We awoke to a Shenandoah National Park softly shawled in blue fog and cooled by a light mist of dawn rain. Down through the valley the dark tarmac of Skyline Drive wound its way among groves of Poplar, Pine, Oak, and snags of dying Ash. Understory, the ferns and wildflowers bent heavy with dampness, and all around was silent, save for the wine of the tires as we swept toward Front Royal.
The plan was to follow the Shenandoah Valley to the Cumberland Valley and into the Hudson Valley and Champlain Valley — all part of the western formation of valleys along the Appalachians. But, we did not yet know the rules. Just after a brief stop in Front Royal, we checked the border crossing website to estimate wait times for tomorrow’s move into Canada. As it would happen, the rules for crossing the border have been updated since we left Atlanta. You are now required to have a very specific type of COVID test completed within 72 hours of your crossing. We do not have that test. We can not get to Cape Breton without entering Canada and we can not enter Canada without that test. These are the rules.

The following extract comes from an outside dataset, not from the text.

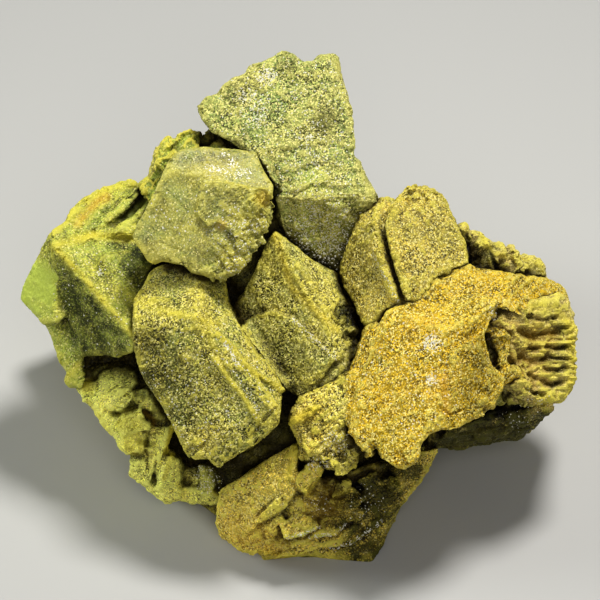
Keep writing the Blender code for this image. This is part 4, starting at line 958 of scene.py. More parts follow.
goldBlock = {
    "look": dict(name="goldDrusy", cool=(0.31, 0.25, 0.02), warm=(0.48, 0.31, 0.012), warmShare=0.7,
        contrast=0.66, glintShare=0.13, rim=0.45, rimColour=(0.75, 0.64, 0.1)),
    "solids": [
        crystal([(10.6, -1.5), (9.8, -3.1), (8.8, -5.6), (8.1, -8.1), (6.9, -10.6), (6.3, -12.5),
            (6.1, -15.6), (5.6, -16.5), (6.3, -17.1), (6.9, -18.4), (8.4, -19.6), (9.1, -19.2),
            (8.9, -17.6), (9.4, -18.4), (10, -19.8), (11.3, -20.4), (12.8, -20.9), (14.1, -20.2),
            (14.9, -19.4), (15, -17.6), (15.6, -16.8), (17.5, -16.1), (19.6, -15.9), (21.3, -15.1),
            (22.8, -14.4), (24.3, -13.1), (25, -11.5), (25.9, -10.3), (25, -9), (24.1, -8.1), (23.6, -6.5),
            (23.1, -4.4), (23.8, -2.8), (24.8, 0.2), (22, 1.5), (16.3, 1.9)],
            [((10.6, -1.5, 5), (6.3, -16, 5.8), (18.1, -5.6, 7.4)), ((18.1, -5.6, 7.4), (17.6, -15, 8),
            (25, -10.3, 4.4)), ((10.6, -1.5, 5), (20, -2.4, 6.2), (16.3, 1.9, 2.4))], -1, 0.35),
        crystal([(11.6, -2.5), (8.6, -8.1), (7.6, -15), (11, -18.6), (14, -17.8), (19, -14.6),
            (23.6, -11.6), (23, -4.4), (20, 0)],
            [((11.6, -2.5, 3), (11, -18.6, 3), (23.6, -11.6, 3))], -10, 0.3),
        crystal([(10.6, -1.5), (16.3, 1.9), (19.4, 3.9), (21.3, 4.3), (25.2, 3.8), (30.9, 2.9),
            (33.6, 1.7), (34.1, 0.5), (34.4, -1.2), (30, -1.8), (27.5, -2.1), (24.8, -1), (22, -3.2)],
            [((10.6, -1.5, 4.8), (20, -2.8, 5.8), (21.3, 4.1, -1)), ((24.8, 0.2, 3.2), (27.5, -2.1, 2),
            (33.5, 0.4, -5))], -13, 0.35),
        lump([(13.2, -0.2, 4.9), (15.1, 0, 4.6), (16.9, 2.7, 3.1), (19.3, 3.8, 1.95), (21.3, 4.5, 1),
            (12.6, -2.4, 5.2), (16, -3, 5.3), (19.5, -1.5, 4.4), (23.5, 0.5, 2.6), (25, 2.4, 0.6)], -6),
        lump([(9.6, -2.6, 3.6), (9.3, -4.6, 4.4), (8.4, -7.6, 4.9), (7.4, -10.4, 4.8), (6.5, -12.4, 4.6),
            (7.9, -3.4, 1.6), (7.2, -6.2, 2), (6.2, -8.6, 2.6), (5.4, -10.6, 3.2)], -9),
        lump([(5.2, -9, 3.4), (7.4, -8.6, 4.4), (8, -10.5, 5), (6.6, -13, 4.9), (6.2, -16, 5),
            (5.2, -15.6, 4.2), (5.4, -12.4, 4.2)], -6),
        layer([(7.4, -12), (10.2, -7.6), (12, -7.4), (12.8, -8.6), (14.2, -8.4), (16.6, -10.6),
            (16.8, -14.4), (14.6, -17.4), (14.4, -19), (12.6, -20.2), (10.4, -19.2), (9.4, -17.2),
            (7, -15)], 6.7, (0.19, -0.08), 2),
        layer([(19.8, -3), (22.4, -0.6), (24.8, 0.2), (24.4, -0.9), (22.4, -2), (20.8, -4.4)], 5.4,
            (-0.3, -0.35), 2),
        layer([(18.6, -6.2), (22.6, -4), (23.2, -7.2), (25, -9.8), (21.6, -13.8), (18.2, -14.4)], 6.5,
            (-0.46, 0.05), 2),
        *crumbs([(24.2, -3, 2.6), (25.6, -5.4, 2.2), (25, -8.6, 2.4), (27.4, -10.6, 0.8)], 16, (0.9, 2.2),
            5),
    ],
    "voxel": 0.23,
    "relief": [soft(5, 0.22), cells((1.4, 1.4, 1.4), (12, 8, 20), 0.05), soft(0.8, 0.05), soft(0.4, 0.09),
        lines((-0.6, 0.8, 0.1), 1.1, 0.16, [(22.5, -1.2, 2.4), (28, 1.6, 3.5)]),
        cells((1.4, 1, 1.2), (8, 12, 30), 0.35, [(8, -19, 1.6), (23, -13.5, 1.6), (13, -20, 1.6)]),
        chips((1.2, 1.2, 1.2), 0.35), trace([(17.4, -13.4), (18.6, -14.2), (20, -13.8)], 0.3, -0.4),
        trace([(17.9, -6), (18.3, -10), (17.8, -14)], 0.6, -0.12)],
    "paintedSheen": [(16.3, -5.3, 1, 0.55), (16.2, -10, 0.6, 0.6), (24, -1.8, 1, 0.12), (13, -10, 7, 0.015)],
    "shade": [([(22.4, -5.8), (21.6, -12.6)], 3.9, 0.5), (9.6, -6, 1.6, 0.3), (8.4, -9, 1.6, 0.2)],
    "stain": [([(17.6, -9.4), (18.2, -13.6)], 1.1, 0.55), (17, -10.5, 2.4, 0.18), (15, -3.5, 2.4, 0.12),
        (12, -12, 3, 0.1)],
}
pieces.append(growPiece("goldBlock", goldBlock))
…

It turns out we can get that test. In Manchester, New Hampshire. We figure all this out as we travel toward Eastern Pennsylvania. Since everything depends on getting the test, getting it read and having all that within a certain number of hours of crossing the border, we alter course and find the fastest route to Manchester. This route is neither interesting nor scenic, nor peaceful, but it is doable.
So tomorrow at around noon we will be tested and by 6 pm we should be in St. John for the night so we can catch a ferry across the Bay of Fundy to Nova Scotia at 8 am on Friday morning. But really, who knows. Tonight, we are being serenaded by coyotes, tree frogs and the periodic splash of a leaping fish, along the banks of the Housatonic River in Connecticut. It is a pleasant bookend to the shawl of Shenandoah fog from this morning, and a faithful tonic to the day of highways and phone calls and figuring out.
We will move on tomorrow at dawn, completely confident that it will all work out and thoroughly happy to be trying to make sure it does. These are the rules.